Assemblyman John Vasconcellos, the man who had the self-esteem (some say the political savvy) to get the state to fund the California Task Force to Promote Self-Esteem and Personal and Social Responsibility, describes the group as "a scouting party for the rest of California."
This lookout team consists of 25 Californians, chosen from an eager pool of more than 350 applicants, the largest number ever to apply for any commission or task force in state history. The appointed pathfinders have all volunteered to meet for a minimum of one day a month over the next three years to figure out how self-esteem might reach the rest of us in larger quantities.
They're rolling now, with three meetings completed and general agreement reached on the group's mission, goals and operating procedures. (In general, the idea is a long way from mandating attendance at neighborhood self-esteem workshops--with or without hot tubs--as some have feared. Rather, the group's aim is to review the voluminous literature on self-esteem and figure out ways to make the most effective material available to all Californians.)
As might be expected, the gatherings of this group are not typical state-sponsored affairs. This month's meeting, for instance, was a two-day retreat last Thursday and Friday at Vallambrosa Center in Menlo Park, an event the group refused to call a retreat and promptly renamed an "advance." As task-force member Gerti Thomas explained, "We're not going backwards, we're going forward."
Though the task force is a long way from issuing its final report and its plan for providing Californians with information that could enrich the quality of their lives, it has already had an impact on the rest of the country.
Other States Get in the Act
According to the group's associate director, Ruta Aldridge (who is not one of the official 25 members), government representatives from eight other states have requested information on how self-esteem task forces can be implemented in their states.

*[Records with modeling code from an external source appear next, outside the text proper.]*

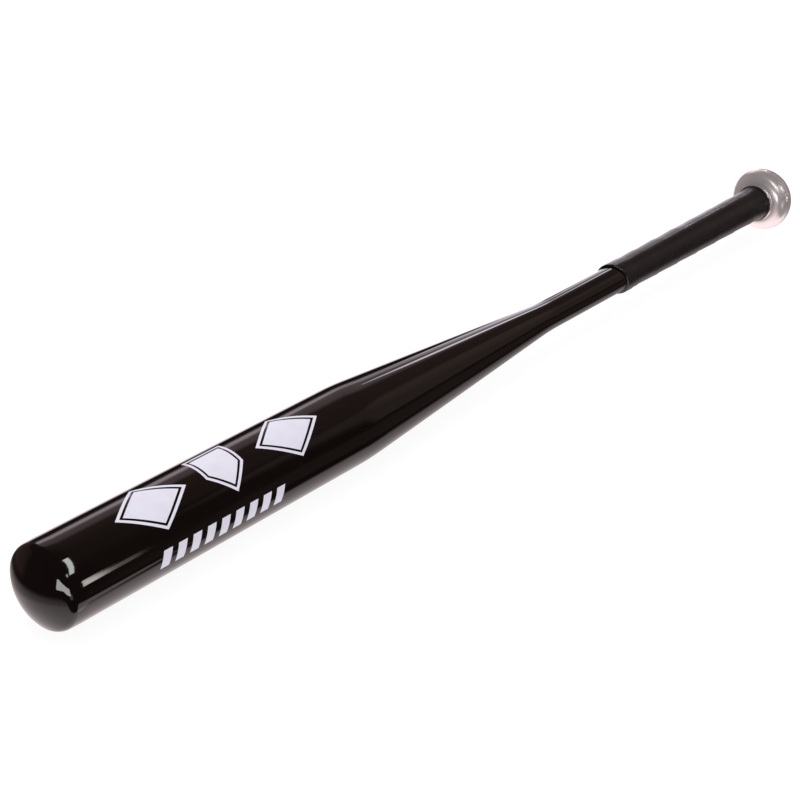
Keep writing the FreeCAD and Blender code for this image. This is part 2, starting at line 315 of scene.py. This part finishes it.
class Shader(NodeTree):
    """A node material built round its Principled node."""

    def __init__(self, name):
        self.material = bpy.data.materials.new(name)
        self.material.use_nodes = True
        super().__init__(self.material.node_tree)
        self.surface = self.tree.nodes["Principled BSDF"]
        coordinates = self.tree.nodes.new("ShaderNodeTexCoord")
        self.place = coordinates.outputs["Object"]
        self.normal = coordinates.outputs["Normal"]

    def set(self, **values):
        """Sets inputs of the Principled node: base_color= stands for its input Base Color."""
        for name, value in values.items():
            label = name.replace("_", " ").title().replace("Ior", "IOR")
            self.put(value, self.surface.inputs[label])

    def stretch(self, scale):
        """The object coordinates, scaled along each axis."""
        node = self.tree.nodes.new("ShaderNodeMapping")
        self.put(self.place, node.inputs["Vector"])
        node.inputs["Scale"].default_value = scale
        return node.outputs[0]

    def noise(self, scale, detail=3.0, roughness=0.5, vector=None):
        """Cloudy noise from 0 to 1."""
        node = self.tree.nodes.new("ShaderNodeTexNoise")
        self.put(vector or self.place, node.inputs["Vector"])
        node.inputs["Scale"].default_value = scale
        node.inputs["Detail"].default_value = detail
        node.inputs["Roughness"].default_value = roughness
        return node.outputs["Fac"]

    def cells(self, scale, feature="F1"):
        """Distance to the middle of the nearest cell."""
        node = self.tree.nodes.new("ShaderNodeTexVoronoi")
        node.feature = feature
        self.put(self.place, node.inputs["Vector"])
        node.inputs["Scale"].default_value = scale
        return node.outputs["Distance"]

    def mix(self, share, a, b):
        """A colour between a and b."""
        node = self.tree.nodes.new("ShaderNodeMix")
        node.data_type = "RGBA"
        self.put(share, node.inputs["Factor"])
        self.put(a, node.inputs[6])
        self.put(b, node.inputs[7])
        return node.outputs[2]

    def bump(self, height, depth, below=None):
        """A normal from a height, depth in metres for a height of one."""
        node = self.tree.nodes.new("ShaderNodeBump")
        node.inputs["Strength"].default_value = 1.0
        node.inputs["Distance"].default_value = depth
        self.put(height, node.inputs["Height"])
        if below is not None:
            self.put(below, node.inputs["Normal"])
        return node.outputs[0]


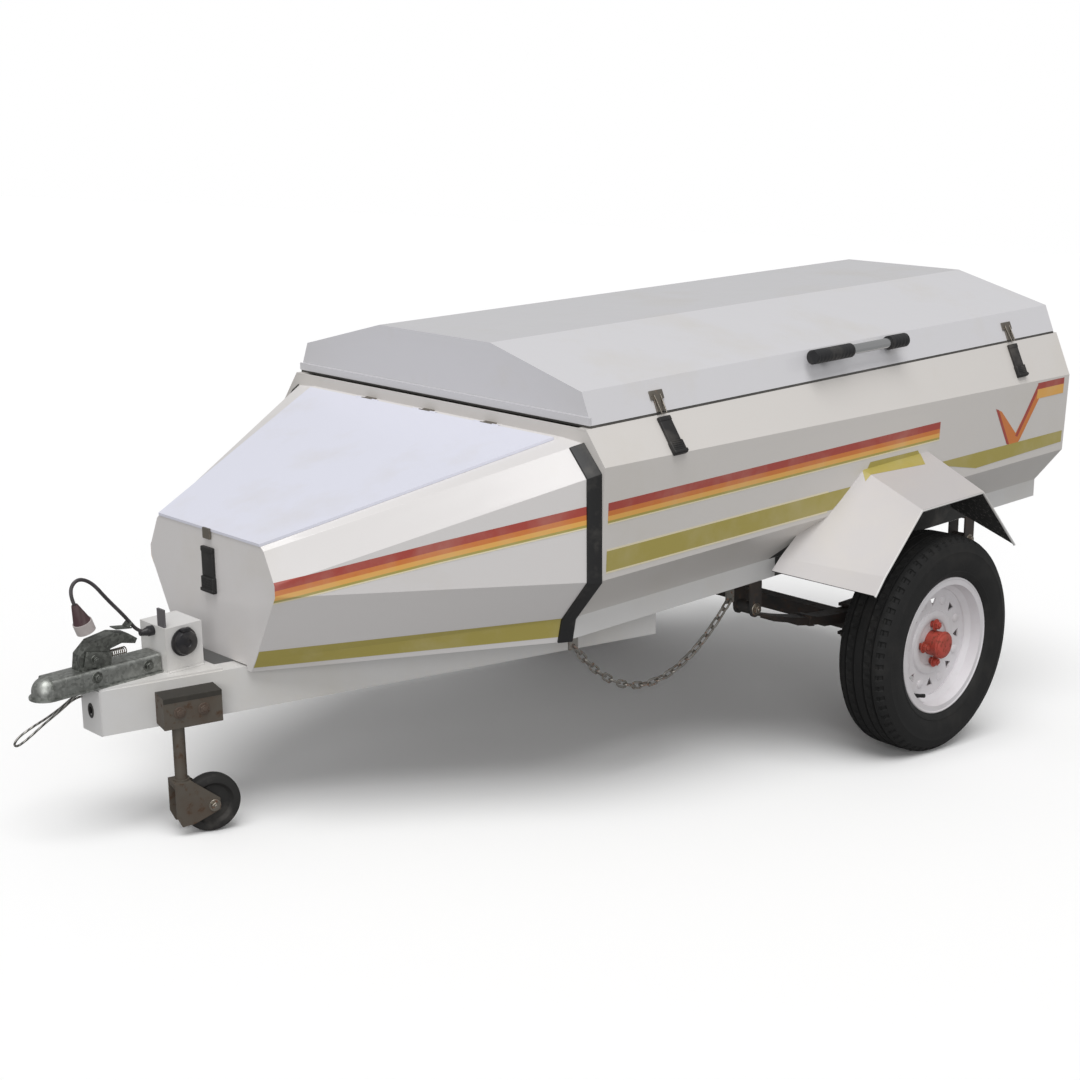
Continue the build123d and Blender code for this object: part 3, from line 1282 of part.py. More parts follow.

And since the task force started meeting in March, it appears that similar commissions may soon be cropping up at the local level throughout California. Larry Naake, executive director of the County Supervisors Assn. of California, is encouraging the establishment of self-esteem task forces in each of the state's 58 counties. To assist that effort, Vasconcellos and other legislators have sponsored a new resolution calling for a task force to be set up in every county.
Getting on the Bandwagon
Even authors are jumping on the self-esteem bandwagon, with book titles that suggest self-esteem has become a bona fide buzzword of the late 1980s. Feminist Gloria Steinem recently announced that the title of her upcoming book will be "The Bedside Book of Self-Esteem." And actress Elizabeth Taylor is reportedly working on a book titled, "Elizabeth Taylor Takes Off on Weight Gain, Weight Loss, Self-Image and Self-Esteem."
In the meantime, increasing numbers of corporations are bringing in self-esteem experts to boost the productivity of their workers, adding further validation to the concept.
Vasconcellos, a Santa Clara Democrat who serves as chairman of the Assembly's powerful Ways and Means Committee, credits much of the group's impact and visibility to what some initially saw as an attack: a series of Doonesbury cartoon strips satirizing the task force.
But Vasconcellos turned out to be delighted that cartoonist Garry Trudeau appointed Barbara Ann "Boopsie" Boopstein to be one of his esteemed group's members. He points out that the task force might have labored for three years, released its report, made its recommendations and perhaps even have implemented some programs without raising the consciousness of the country on the subject of self-esteem as much as Doonesbury did.
As Dr. Emmett Miller, a task-force member and psychophysiological medicine specialist, commented, "If there's ever been someone who recognizes the incredible importance of what we're doing, it's Garry Trudeau. I see his cartoons as saying (to the task force), 'You've got a lot to live up to.' "
Why are self-esteem and a task force to study it suddenly important enough to warrant being satirized in the nation's comic pages?
Link to Social Problems
The underlying premise, which has been argued by countless social researchers, is that low self-esteem is at the root of virtually every social problem: chronic drug and alcohol abuse, crime and violence, welfare dependency, teen-age pregnancy and more.
Critics have questioned if it is the government's job to study and possibly validate that research. They argue that, no matter what the social scientists say, it is not the duty of the state to devise ways to promote the personal self-esteem of its residents.
Vasconcellos and task-force members are quick to respond that government has essentially been forced to be concerned with these issues, because government pays for the results of a society that doesn't have much respect for itself.